Она перевела взгляд на собеседницу и ответила:
— Чтобы забыть, нужно сосредоточиться на чем–то другом. Увлечение. Работа. Усталость. Вот вторым и третьим я тебя обеспечу легко, причем прямо сейчас.
И она снова решительно села на кровати.
Голову слегка отпустило, даже першение в горле стало относительно терпимым.
— Но… все… знают… и Багой, — прошептала со своего места помощница.
— И?
— Они меня видели.
— И?
— Мне стыдно… — тихо призналась Зария.
Василиса фыркнула:
— Стыдно? Стыдно было бы, если бы это ты на него поспорила, а не он на тебя. Ладно, хватит стенать. Идем, посмотрим, что на кухне творится. Багой там один хозяйничает. И — сердцем чую — надолго его оставлять нельзя.
Шахнал привалился спиной к черной стене и медленно сполз вниз. Боги… в груди разливалась пустота. Что же он натворил? Зачем? Никогда ранее он не искушался, не сомневался, всегда был тверд. Так как же, как с ним могло случиться это? Почему? Почему?!
Тело била дрожь, ноги налились тяжестью, в голове гудело.
Скоро о случившемся станет известно всем и что тогда?
Мужчина глухо застонал и несколько раз ударился затылком о стену, надеясь, что боль вернет ясность мысли. Увы.
Но он ведь не был виноват, он не хотел этого, он… ошибся.
* * *
— Не отвечает? — полный почтения негромкий голос отвлек Шахнала от сосредоточенной молитвы. Однако мужчина не повернул головы. Закончил священнодействие и лишь после этого неторопливо поднялся с колен.
В выпуклых пузатых боках чаши откровений отражалось мерцание свечей и искаженный силуэт молодой послушницы, которая стояла у подножия лестницы и, запрокинув голову, смотрела на жреца. Совсем еще девочка. Облаченная в черное бесформенное одеяние, скрывающее малейшее очарование юного тела, с волосами, упрятанными под черное же покрывало, схваченное на лбу широкой красной лентой.
Мариоса приняла обет служения всего полгода назад, однако уже сейчас являла все задатки ревностной служительницы богов, была примерной молельницей и постницей. Однако девчоночье любопытство и свойственную своему возрасту непосредственность смирять еще не научилась.

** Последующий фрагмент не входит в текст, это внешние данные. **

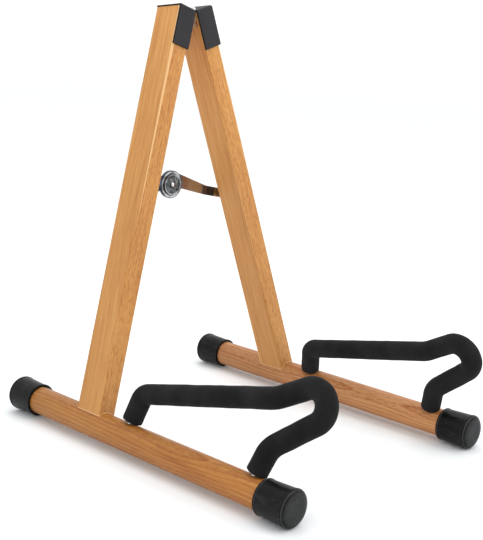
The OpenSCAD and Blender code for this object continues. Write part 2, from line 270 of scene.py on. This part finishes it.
def ray_flecks(tree, local, turn, seed):
    """Short dark flecks on the front and back faces, and hardly any on the broad ones."""
    cells = tree.nodes.new("ShaderNodeTexVoronoi")
    cells.feature = "F1"
    cells.inputs["Scale"].default_value = 1
    cells.inputs["Randomness"].default_value = 1
    link(tree, scaled(tree, local, (1000, 700, 120), (seed, seed, seed)), cells.inputs["Vector"])
    fleck = ramp(tree, cells.outputs["Distance"], (0.0, 1.0), (0.3, 0.7), (0.45, 0.0))
    coords = tree.nodes.new("ShaderNodeTexCoord")
    turned = tree.nodes.new("ShaderNodeMapping")
    turned.vector_type = "NORMAL"
    turned.inputs["Rotation"].default_value = turn
    link(tree, coords.outputs["Normal"], turned.inputs["Vector"])
    facing = math_node(tree, "ABSOLUTE", parts_of(tree, turned.outputs["Vector"])["Y"])
    narrow = ramp(tree, facing, (0.2, 0.12), (0.8, 1.0))
    return times(tree, fleck, narrow)


def edge_mask(tree, local, half_x, half_y):
    """1 along a post's long edges, where a highlight is painted, and 0 on its faces."""
    parts = parts_of(tree, local)
    masks = []
    for axis, half in (("X", half_x), ("Y", half_y)):
        reach = math_node(tree, "ABSOLUTE", parts[axis])
        past = math_node(tree, "SUBTRACT", reach, half - EDGE_WIDTH)
        masks.append(math_node(tree, "MULTIPLY", past, 1 / EDGE_FADE, clamp=True))
    return times(tree, *masks)


def foot_mask(tree, side):
    """1 in a thin line round a post's foot, where its cut edge meets the rail and a highlight is
    painted, and 0 elsewhere.
    """
    centre = sum(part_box(f"{side}_rail"), Vector()) / 2
    flat = scaled(tree, object_coords(tree), (1, 0, 1), (-centre[0], 0, -centre[2]))
    share = times(tree, length_of(tree, flat), 1 / FOOT_REACH)
    inner, outer = (radius / FOOT_REACH for radius in FOOT_LINE)
    return ramp(tree, share, (0.0, 1.0), (inner, 1.0), (outer, 0.0))


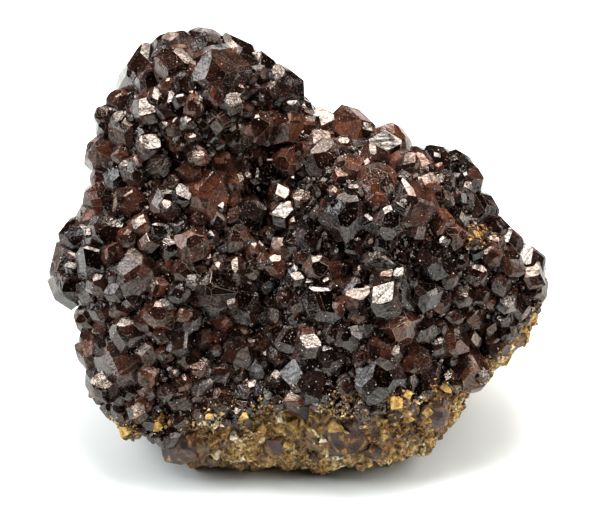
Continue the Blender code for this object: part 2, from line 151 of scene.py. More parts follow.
# Neighbours hide each crystal's sides, so a crystal is wider than what shows of it
VISIBLE_TO_WHOLE = 1.26
CRYSTAL_SUNK = 0.12
LARGE_CRYSTAL = 6 * MM
LARGE_SUNK = 0.35
# From a crystal's middle to its outermost face, as a part of its diameter
CRYSTAL_REACH = 0.48


# Repeatable noise


def hashed(cells, seed):
    """Numbers from 0 to 1 for whole-number cells: each coordinate times a large prime, folded and scrambled."""
    value = cells[..., 0] * 73856093 ^ cells[..., 1] * 19349663 ^ cells[..., 2] * 83492791 ^ seed * 2654435761
    value = value.astype(np.uint64) & 0xFFFFFFFF
    for _ in range(2):
        value = ((value >> np.uint64(16)) ^ value) * np.uint64(0x45D9F3B) & np.uint64(0xFFFFFFFF)
    return ((value >> np.uint64(16)) ^ value).astype(float) / 2**32


def noise(points, spacing, seed=0):
    """Smooth noise from -1 to 1: the eight corners' random values of each cell, blended by a smooth step."""
    scaled = points / spacing
    cell = np.floor(scaled).astype(np.int64)
    step = scaled - cell
    step = step * step * (3 - 2 * step)
    total = np.zeros(points.shape[:-1])
    for corner in np.ndindex(2, 2, 2):
        corner = np.array(corner)
        weight = np.prod(np.where(corner, step, 1 - step), axis=-1)
        total += weight * hashed(cell + corner, seed)
    return total * 2 - 1


def octaves(points, spacing, count, seed=0):
    """Noise with detail: each further layer has half the spacing and half the height."""
    return sum(noise(points, spacing / 2**k, seed + k) / 2**k for k in range(count))


def grains(points, spacing, seed=0):
    """(distance to the nearest grain's middle, to the next nearest, the nearest's own number), in spacings."""
    scaled = points / spacing
    cell = np.floor(scaled).astype(np.int64)
    nearest = np.full(points.shape[:-1], 9.0)
    second = np.full(points.shape[:-1], 9.0)
    own = np.zeros(points.shape[:-1])
    for offset in np.ndindex(3, 3, 3):
        other = cell + np.array(offset) - 1
        middle = other + np.stack([hashed(other, seed + k) for k in (11, 12, 13)], axis=-1)
        away = np.linalg.norm(scaled - middle, axis=-1)
        closer = away < nearest
        second = np.where(closer, nearest, np.minimum(second, away))
        own = np.where(closer, hashed(other, seed + 14), own)
        nearest = np.where(closer, away, nearest)
    return nearest, second, own


# The specimen's body


def around(values, angle):
    """A smooth closed curve through evenly spaced values, read at angles: a Catmull-Rom spline."""
    values = np.asarray(values, float)
    count = len(values)
    place = (angle / math.tau * count) % count
    first = np.floor(place).astype(int)
    step = place - first
    before, here, after, beyond = (values[(first + k) % count] for k in (-1, 0, 1, 2))
    slope_here = (after - before) / 2
    slope_after = (beyond - here) / 2
    return (
        here * (1 + 2 * step) * (1 - step) ** 2
        + slope_here * step * (1 - step) ** 2
        + after * (3 - 2 * step) * step**2
        - slope_after * (1 - step) * step**2
    )


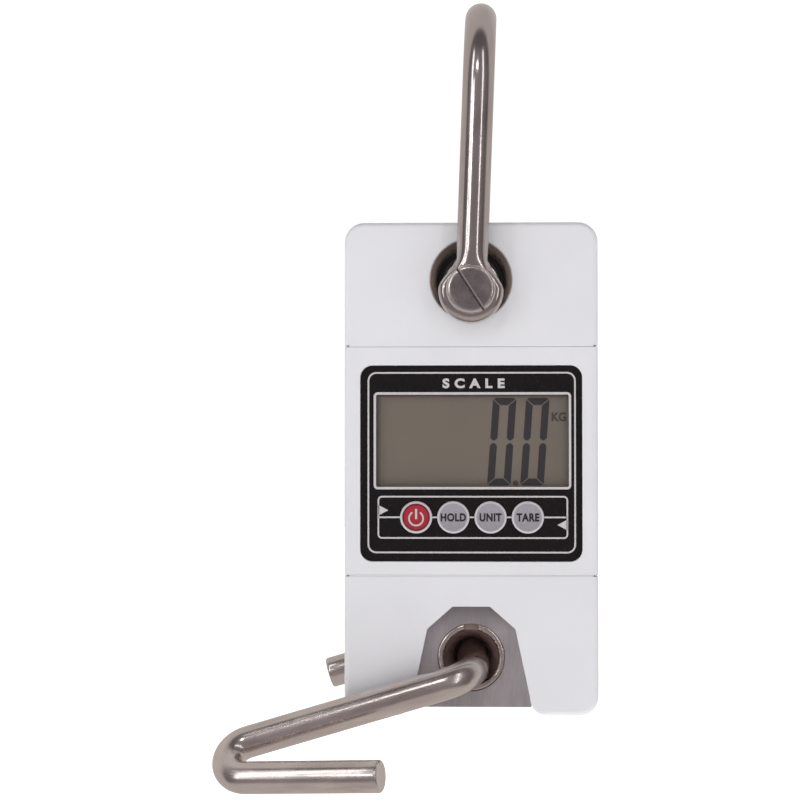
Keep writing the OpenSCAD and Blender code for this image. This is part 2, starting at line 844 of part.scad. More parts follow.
// Puts children, drawn upwards from a cell's spring, in the bay; the middle cell is the other way up
module at_cell(i) {
    translate([i * cell_pitch, cell_y, (tray_top + tray_bottom) / 2]) mirror([0, 0, i == 0 ? 1 : 0])
        translate([0, 0, -bay_l / 2]) children();
}

module batteries() {
    body_l = cell_l - nub_l;
    color([0.15, 0.35, 0.25]) on_case() for (i = [-1 : 1]) at_cell(i) translate([0, 0, spring_l]) {
        cylinder(r = cell_r, h = body_l);
        translate([0, 0, body_l - eps]) cylinder(r = nub_r, h = nub_l + eps);
    }
}

// The springs at the cells' flat ends, each a tapering stack of coils
module battery_springs() {
    first_coil = 0.93;
    wide_r = 3.4;
    taper = 0.25;
    color(silver) on_case() for (i = [-1 : 1], k = [0 : 5]) at_cell(i)
        translate([0, 0, first_coil + k * coil_pitch])
            rotate_extrude() translate([wide_r - k * taper, 0]) circle(coil_wire_r, $fn = 16);
}

module battery_plates() {
    off_wall = 0.3;
    color(silver) on_case() for (i = [-1 : 1], z = [off_wall, bay_l - off_wall]) at_cell(i)
        translate([0, 0, z]) cube([9.4, 8.5, contact_t], center = true);
}

// Two leads from the tray's sides forward to the board
module battery_wires() {
    near = tray_w / 2 + 0.5;
    far = tray_w / 2 + 1.5;
    color([0.75, 0.05, 0.05]) on_case() for (s = [-1, 1])
        wire([
            [s * near, 4, -40], [s * far, 0, -38],
            [s * far, -4, -30], [s * far, board_back + 0.4, -28]
        ], 0.5);
}

module battery_cover() {
    rib_x = 14;
    rib_y = back_y - cover_t - 0.25;
    ridge_z = cover_bottom + 3;
    color(white) on_case() difference() {
        union() {
            translate([0, 0, cover_mid]) slab(back_y - cover_t, back_y)
                round_rect(cover_w, cover_top - cover_bottom, 2.7);
            // Foam-backed ribs that hold the cells down
            for (z = [-38, -62]) block(-rib_x, rib_x, rib_y, back_y - cover_t + eps, z - 1, z + 1);
        }
        translate([0, 0, cover_screw_z]) {
            rod(1.25, 0, back_y + 1);
            rod(2.3, back_y - 1.1, back_y + 1);
        }
        // Finger ridges
        for (k = [0 : 4]) translate([0, 0, ridge_z + k * ridge_pitch])
            block(-ridge_w / 2, ridge_w / 2, back_y - 0.4, back_y + 1, 0, ridge_pitch / 2);
    }
}

module battery_cover_screw() {
    color(steel) on_case() translate([0, back_y - slide_gap, cover_screw_z])
        mirror([0, 1, 0]) screw(2.1, 1, cover_screw_r, 5);
}

module housing_screws() {
    color(steel) on_case() at_posts()
        translate([0, back_y - 0.2, 0]) mirror([0, 1, 0])
            screw(screw_head_r, screw_head_t, screw_r - 0.12, 20);
}

shackle_bow();
shackle_pin();
pin_end_screw();
pin_washers();
front_housing();
rear_housing();
display_panel();
housing_gasket();
keypad_overlay();
display_window();
lcd_frame();
lcd_glass();
lcd_backlight();
lcd_connectors();
main_board();
controller_chip();
converter_chip();
small_components();
tact_switches();
buzzer();
board_screws();
panel_screws();
power_button();
power_button_ring();
hold_button();
unit_button();
tare_button();
load_cell();
upper_sleeve();
upper_bush();
strain_gauges();
gauge_sealant();
gauge_wires();
load_cell_screws();
retaining_rings();
lower_bush();
lower_hook();
battery_tray();
batteries();
battery_springs();
battery_plates();
battery_wires();
battery_cover();
battery_cover_screw();
housing_screws();
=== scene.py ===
"""Looks of a hanging crane scale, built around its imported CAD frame.

Lengths are in millimetres where a name ends in _mm or a value is multiplied by MM, and in metres
elsewhere. The print on the case is the exception: its own section says how it is measured.
"""

import math

import bmesh
import bpy
from mathutils import Matrix, Vector


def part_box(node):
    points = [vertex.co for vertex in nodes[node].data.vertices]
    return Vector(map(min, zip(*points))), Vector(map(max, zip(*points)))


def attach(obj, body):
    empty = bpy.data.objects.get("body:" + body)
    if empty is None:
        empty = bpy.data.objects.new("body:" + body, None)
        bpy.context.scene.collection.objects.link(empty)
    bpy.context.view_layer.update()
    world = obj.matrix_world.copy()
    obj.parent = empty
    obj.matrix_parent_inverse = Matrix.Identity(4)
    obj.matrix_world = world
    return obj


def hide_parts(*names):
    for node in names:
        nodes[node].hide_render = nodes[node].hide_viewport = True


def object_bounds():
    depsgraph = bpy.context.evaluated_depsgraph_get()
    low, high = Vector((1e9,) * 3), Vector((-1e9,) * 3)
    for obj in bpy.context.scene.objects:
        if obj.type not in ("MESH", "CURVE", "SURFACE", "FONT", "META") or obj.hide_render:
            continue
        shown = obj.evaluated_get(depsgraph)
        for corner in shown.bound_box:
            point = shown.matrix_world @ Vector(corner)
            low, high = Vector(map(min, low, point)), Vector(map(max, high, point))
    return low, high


MM = 0.001

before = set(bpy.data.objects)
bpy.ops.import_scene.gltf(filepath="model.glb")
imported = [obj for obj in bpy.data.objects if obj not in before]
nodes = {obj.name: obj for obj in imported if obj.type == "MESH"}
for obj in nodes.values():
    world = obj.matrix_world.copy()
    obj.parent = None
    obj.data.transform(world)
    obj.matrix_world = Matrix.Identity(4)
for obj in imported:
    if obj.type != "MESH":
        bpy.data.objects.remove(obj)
cad_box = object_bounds()

# ---- Places that everything else is measured from ----


def middle(node):
    """The centre of a CAD node's box."""
    low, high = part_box(node)
    return (Vector(low) + Vector(high)) / 2


def size(node):
    """The lengths of a CAD node's box along X, Y and Z."""
    low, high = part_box(node)
    return Vector(high) - Vector(low)


PIN = middle("shackle_pin")
PIN.y = 0
HOLE = middle("lower_bush")
FACE_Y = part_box("front_housing")[0][1]
LEAN = math.atan2(-PIN.x, -PIN.z)
REACH = PIN.length

BAR_R = 4 * MM

# The slotted heads of the pin and its end screw: the direction across their slots, half the slots' width,
# how far from the pin's middle the slots' floors lie, and where the heads' flat faces turn into round
# edges, across which a painted highlight fades in
SLOT_TURN = LEAN + math.radians(55)
SLOT_ACROSS = (math.sin(SLOT_TURN), 0, math.cos(SLOT_TURN))
SLOT_HALF = 0.36 * MM
SLOT_FADE = 0.42 * MM
PIN_FACE = -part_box("shackle_pin")[0][1]
SLOT_FLOOR_Y = PIN_FACE - 0.5 * MM
SLOT_FLOOR_END_Y = PIN_FACE - 0.2 * MM
HEAD_FLAT_R = 4.9 * MM
HEAD_EDGE_R = 5.3 * MM


def on_face(x_mm, z_mm, y):
    """A point by its place right of and above the shackle pin, as seen on the case's face."""
    return Vector((PIN.x + x_mm * MM, y, PIN.z + z_mm * MM))


# ---- Materials ----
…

Впрочем, Шахнал был для нее почти что божеством, и девчушка жадно ловила каждое его слово, старалась угодить, услужить.
Он от нее уставал.
Щебетала, как сорока, суетилась без пользы, одолевала болтовней и вопросами. Впрочем, пост, смирение и кротость рано или поздно сделают свое дело по укреплению плоти и сосредоточению рассудка. А пока приходилось терпеть. Вот и сейчас девчонка увязалась за жрецом, ожидая ответа.
— Молчит? — вновь спросила она, поспешно кланяясь отцу и касаясь поцелуем полы его одеяния.
— Молчит, — ответил тот, коснувшись перстом ее лба и тем самым, благословляя. — Странно это все.
Жрец направился к выходу из Храма.
— Почему, отец мой? — послушница спешила следом.
Шахнал недовольно покосился. Вот ведь, увязалась. Мариоса была миловидная — округлая, с яркими веснушками на нежных щеках и блестящими карими глазами. Наказанье любопытное!
— Потому что Маркус всегда отвечал, сколько я себя помню, — ответил отец, мысленно взывая к смирению и кротости, которые не позволили бы раздражению просочиться в голос. — Все слишком странно. Отдал приказ об истреблении магов и колдунов, а теперь тишина…
Миновав аллею морогунов, Шахнал свернул к обители: длинному зданию со множеством крохотных коморок для послушников и молельников. Из трапезной потянуло запахом хлеба и печеного кэлахая. Жрец попытался вспомнить, когда в последний раз ел? Понял, что не знает. Мысленно пообещал себе зайти по дороге в "Пятак" и стремительно поднялся по витой лестнице на второй этаж, туда, где располагались классы и библиотека. Если когда–либо за время существования отцов Маркус не отвечал на молитвы, узнать об этом можно только из старинных книг.